Razumov Miniature Book Museum is located in the building of the city library at 132A Victory Avenue.
It’s a good idea to make an appointment before paying a visit and having a guided tour.
The museum has a small hall with exhibitions of miniature books and microbooks.
The museum collection comprises 8,500 books now, among them 7,008 books were presented by the museum founder Benjamin Razumov (1915-2001) who had collected such books for decades. He left his entire collection by will to the city in 1991.
It’s a unique museum, the only one of such kind in Ukraine.
It has books published in 57 countries in 103 languages. These are both ancient and modern, handwritten and printed books.
You can even see a unique book called speck of dust whose dimensions are sixty times smaller than a poppy seed. You can see the book through the microscope and read two poems by Alexander Pushkin there.
Contact Ms.Gallina Nikolayenko, director.
It's a must for everybody who comes to Horlivka.
Our college, Horlivka State Pedagogical Institute of Foreign Languages, is situated in Rodakov Street not far from this square, so it was our favorite hangout.
Now it is also one of the favorite hangouts of young people. It can be seen by a lot of litter left by them in the evenings.

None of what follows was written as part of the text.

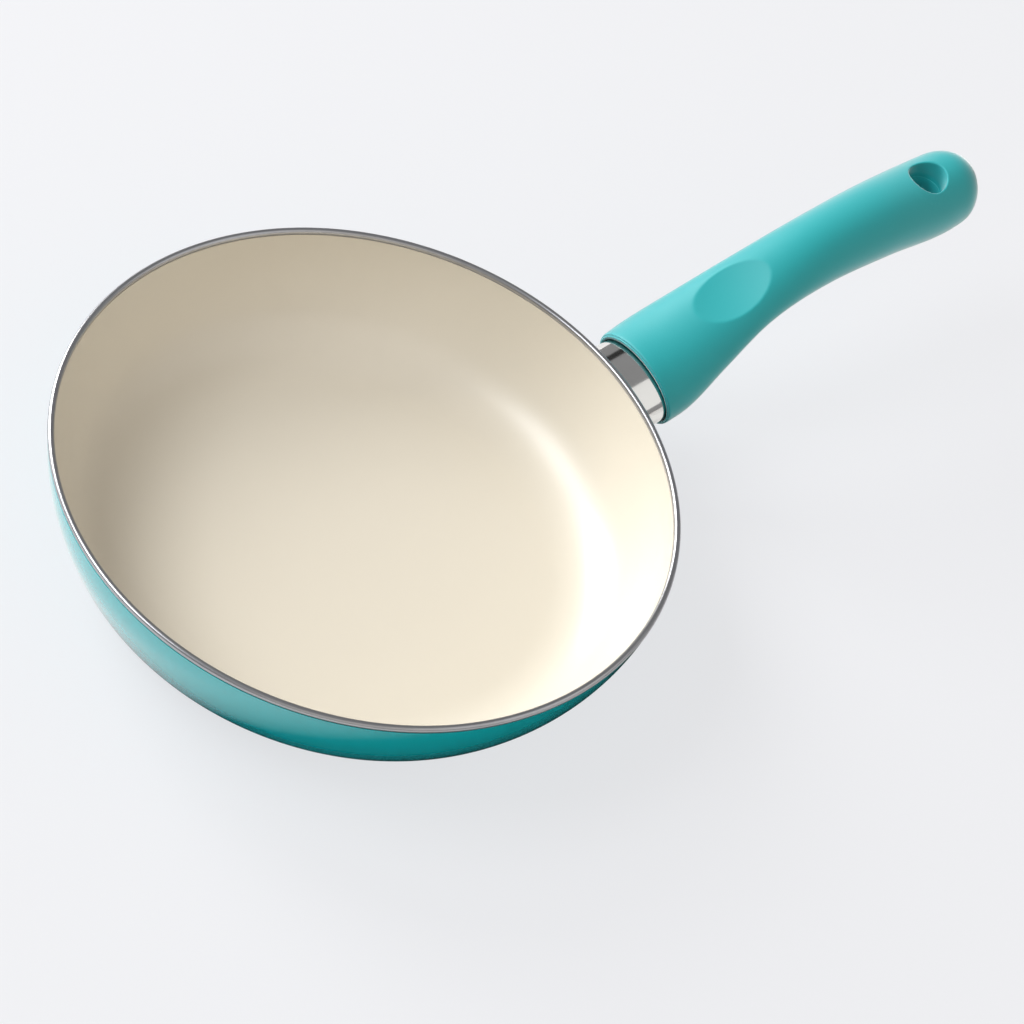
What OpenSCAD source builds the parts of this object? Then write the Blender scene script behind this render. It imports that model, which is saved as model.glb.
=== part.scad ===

The janitors, if any, do not manage to take all the litter away: the empty plastic beer bottles, packing, etc.
You can just walk around the square shopping, taking pictures and having coffee at one of its numerous cafes or have a beer or two at one of the pubs here.
Please keep the country tidy, too!
Do not follow the example of some cool and careless local guys leaving tons of litter around...
Here is a short movie about Victory Square.
The movie theater has a spacious hall with rich Stalin era décor, a big nice foyer with a bar, comfortable seats. And, of course, there is a beertent at the entrance.
I wonder if they drink beer before or after the show...
The movie theater was refurbished in 2000 and looks very nice now, much better than it used to when I was a student.
There are also concerts and gala meetings in the main hall of this movie theater.
I attended our Graduates’ Reunion in this hall.